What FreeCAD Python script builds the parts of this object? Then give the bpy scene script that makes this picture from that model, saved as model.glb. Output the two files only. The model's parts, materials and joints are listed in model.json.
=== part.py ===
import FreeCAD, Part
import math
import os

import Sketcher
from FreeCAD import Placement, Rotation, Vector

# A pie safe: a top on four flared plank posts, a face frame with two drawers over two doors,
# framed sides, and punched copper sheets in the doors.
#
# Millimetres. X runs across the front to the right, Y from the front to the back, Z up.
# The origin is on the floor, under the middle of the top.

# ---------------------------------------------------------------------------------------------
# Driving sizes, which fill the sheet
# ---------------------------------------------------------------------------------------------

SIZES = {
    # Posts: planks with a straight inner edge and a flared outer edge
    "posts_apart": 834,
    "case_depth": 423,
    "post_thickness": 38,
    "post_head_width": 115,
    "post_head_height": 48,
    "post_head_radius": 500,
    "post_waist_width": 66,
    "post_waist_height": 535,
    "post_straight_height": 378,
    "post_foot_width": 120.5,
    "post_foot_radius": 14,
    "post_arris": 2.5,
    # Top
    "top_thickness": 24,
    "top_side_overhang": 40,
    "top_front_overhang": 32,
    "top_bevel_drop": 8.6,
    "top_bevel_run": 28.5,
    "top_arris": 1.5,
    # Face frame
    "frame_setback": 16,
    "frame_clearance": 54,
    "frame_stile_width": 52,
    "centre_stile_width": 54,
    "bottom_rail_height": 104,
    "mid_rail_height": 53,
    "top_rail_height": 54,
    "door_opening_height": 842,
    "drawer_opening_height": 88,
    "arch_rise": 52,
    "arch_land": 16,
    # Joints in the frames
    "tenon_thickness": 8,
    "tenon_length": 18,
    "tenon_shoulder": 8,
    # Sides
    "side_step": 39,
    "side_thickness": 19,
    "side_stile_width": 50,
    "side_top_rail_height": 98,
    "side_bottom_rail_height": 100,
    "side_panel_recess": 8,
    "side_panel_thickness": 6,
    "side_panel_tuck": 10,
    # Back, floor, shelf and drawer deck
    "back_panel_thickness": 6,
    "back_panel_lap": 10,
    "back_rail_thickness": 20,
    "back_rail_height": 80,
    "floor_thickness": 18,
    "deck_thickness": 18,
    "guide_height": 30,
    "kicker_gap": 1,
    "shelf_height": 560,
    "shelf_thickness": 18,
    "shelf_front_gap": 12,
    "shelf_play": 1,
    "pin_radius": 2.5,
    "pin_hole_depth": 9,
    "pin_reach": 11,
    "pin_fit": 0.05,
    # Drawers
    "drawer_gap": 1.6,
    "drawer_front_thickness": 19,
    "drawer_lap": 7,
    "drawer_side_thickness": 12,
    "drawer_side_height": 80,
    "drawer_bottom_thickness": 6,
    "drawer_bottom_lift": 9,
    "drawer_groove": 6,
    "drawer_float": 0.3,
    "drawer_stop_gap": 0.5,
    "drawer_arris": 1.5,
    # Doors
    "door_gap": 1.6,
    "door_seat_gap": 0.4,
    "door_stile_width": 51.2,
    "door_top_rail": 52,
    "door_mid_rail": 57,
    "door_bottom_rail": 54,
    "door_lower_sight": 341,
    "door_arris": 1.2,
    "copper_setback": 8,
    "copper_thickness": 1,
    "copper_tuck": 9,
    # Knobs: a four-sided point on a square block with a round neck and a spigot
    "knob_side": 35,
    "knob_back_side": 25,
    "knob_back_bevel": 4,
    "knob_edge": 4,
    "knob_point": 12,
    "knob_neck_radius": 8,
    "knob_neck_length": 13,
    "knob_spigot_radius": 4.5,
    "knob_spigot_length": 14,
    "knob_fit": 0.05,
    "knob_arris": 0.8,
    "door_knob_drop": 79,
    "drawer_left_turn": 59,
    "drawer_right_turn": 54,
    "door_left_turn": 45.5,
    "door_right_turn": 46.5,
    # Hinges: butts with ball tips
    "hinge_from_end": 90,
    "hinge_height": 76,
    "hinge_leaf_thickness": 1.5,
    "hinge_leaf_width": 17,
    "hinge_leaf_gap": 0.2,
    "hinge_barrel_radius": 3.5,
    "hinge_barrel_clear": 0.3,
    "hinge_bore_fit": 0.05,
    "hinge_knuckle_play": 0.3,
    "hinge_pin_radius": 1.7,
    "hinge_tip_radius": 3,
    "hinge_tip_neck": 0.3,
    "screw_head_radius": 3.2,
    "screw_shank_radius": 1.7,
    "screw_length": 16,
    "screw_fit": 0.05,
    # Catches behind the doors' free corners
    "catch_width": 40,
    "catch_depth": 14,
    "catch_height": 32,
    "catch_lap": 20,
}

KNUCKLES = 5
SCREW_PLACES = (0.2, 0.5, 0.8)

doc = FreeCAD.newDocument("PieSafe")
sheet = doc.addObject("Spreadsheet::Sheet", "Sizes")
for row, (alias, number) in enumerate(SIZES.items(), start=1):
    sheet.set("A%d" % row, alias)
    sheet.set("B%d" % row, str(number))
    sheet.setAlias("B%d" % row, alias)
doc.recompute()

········

Written problem: Write out the whole listing again, exactly as it stands.

Correct result:
What FreeCAD Python script builds the parts of this object? Then give the bpy scene script that makes this picture from that model, saved as model.glb. Output the two files only. The model's parts, materials and joints are listed in model.json.
=== part.py ===
import FreeCAD, Part
import math
import os

import Sketcher
from FreeCAD import Placement, Rotation, Vector

# A pie safe: a top on four flared plank posts, a face frame with two drawers over two doors,
# framed sides, and punched copper sheets in the doors.
#
# Millimetres. X runs across the front to the right, Y from the front to the back, Z up.
# The origin is on the floor, under the middle of the top.

# ---------------------------------------------------------------------------------------------
# Driving sizes, which fill the sheet
# ---------------------------------------------------------------------------------------------

SIZES = {
    # Posts: planks with a straight inner edge and a flared outer edge
    "posts_apart": 834,
    "case_depth": 423,
    "post_thickness": 38,
    "post_head_width": 115,
    "post_head_height": 48,
    "post_head_radius": 500,
    "post_waist_width": 66,
    "post_waist_height": 535,
    "post_straight_height": 378,
    "post_foot_width": 120.5,
    "post_foot_radius": 14,
    "post_arris": 2.5,
    # Top
    "top_thickness": 24,
    "top_side_overhang": 40,
    "top_front_overhang": 32,
    "top_bevel_drop": 8.6,
    "top_bevel_run": 28.5,
    "top_arris": 1.5,
    # Face frame
    "frame_setback": 16,
    "frame_clearance": 54,
    "frame_stile_width": 52,
    "centre_stile_width": 54,
    "bottom_rail_height": 104,
    "mid_rail_height": 53,
    "top_rail_height": 54,
    "door_opening_height": 842,
    "drawer_opening_height": 88,
    "arch_rise": 52,
    "arch_land": 16,
    # Joints in the frames
    "tenon_thickness": 8,
    "tenon_length": 18,
    "tenon_shoulder": 8,
    # Sides
    "side_step": 39,
    "side_thickness": 19,
    "side_stile_width": 50,
    "side_top_rail_height": 98,
    "side_bottom_rail_height": 100,
    "side_panel_recess": 8,
    "side_panel_thickness": 6,
    "side_panel_tuck": 10,
    # Back, floor, shelf and drawer deck
    "back_panel_thickness": 6,
    "back_panel_lap": 10,
    "back_rail_thickness": 20,
    "back_rail_height": 80,
    "floor_thickness": 18,
    "deck_thickness": 18,
    "guide_height": 30,
    "kicker_gap": 1,
    "shelf_height": 560,
    "shelf_thickness": 18,
    "shelf_front_gap": 12,
    "shelf_play": 1,
    "pin_radius": 2.5,
    "pin_hole_depth": 9,
    "pin_reach": 11,
    "pin_fit": 0.05,
    # Drawers
    "drawer_gap": 1.6,
    "drawer_front_thickness": 19,
    "drawer_lap": 7,
    "drawer_side_thickness": 12,
    "drawer_side_height": 80,
    "drawer_bottom_thickness": 6,
    "drawer_bottom_lift": 9,
    "drawer_groove": 6,
    "drawer_float": 0.3,
    "drawer_stop_gap": 0.5,
    "drawer_arris": 1.5,
    # Doors
    "door_gap": 1.6,
    "door_seat_gap": 0.4,
    "door_stile_width": 51.2,
    "door_top_rail": 52,
    "door_mid_rail": 57,
    "door_bottom_rail": 54,
    "door_lower_sight": 341,
    "door_arris": 1.2,
    "copper_setback": 8,
    "copper_thickness": 1,
    "copper_tuck": 9,
    # Knobs: a four-sided point on a square block with a round neck and a spigot
    "knob_side": 35,
    "knob_back_side": 25,
    "knob_back_bevel": 4,
    "knob_edge": 4,
    "knob_point": 12,
    "knob_neck_radius": 8,
    "knob_neck_length": 13,
    "knob_spigot_radius": 4.5,
    "knob_spigot_length": 14,
    "knob_fit": 0.05,
    "knob_arris": 0.8,
    "door_knob_drop": 79,
    "drawer_left_turn": 59,
    "drawer_right_turn": 54,
    "door_left_turn": 45.5,
    "door_right_turn": 46.5,
    # Hinges: butts with ball tips
    "hinge_from_end": 90,
    "hinge_height": 76,
    "hinge_leaf_thickness": 1.5,
    "hinge_leaf_width": 17,
    "hinge_leaf_gap": 0.2,
    "hinge_barrel_radius": 3.5,
    "hinge_barrel_clear": 0.3,
    "hinge_bore_fit": 0.05,
    "hinge_knuckle_play": 0.3,
    "hinge_pin_radius": 1.7,
    "hinge_tip_radius": 3,
    "hinge_tip_neck": 0.3,
    "screw_head_radius": 3.2,
    "screw_shank_radius": 1.7,
    "screw_length": 16,
    "screw_fit": 0.05,
    # Catches behind the doors' free corners
    "catch_width": 40,
    "catch_depth": 14,
    "catch_height": 32,
    "catch_lap": 20,
}

KNUCKLES = 5
SCREW_PLACES = (0.2, 0.5, 0.8)

doc = FreeCAD.newDocument("PieSafe")
sheet = doc.addObject("Spreadsheet::Sheet", "Sizes")
for row, (alias, number) in enumerate(SIZES.items(), start=1):
    sheet.set("A%d" % row, alias)
    sheet.set("B%d" % row, str(number))
    sheet.setAlias("B%d" % row, alias)
doc.recompute()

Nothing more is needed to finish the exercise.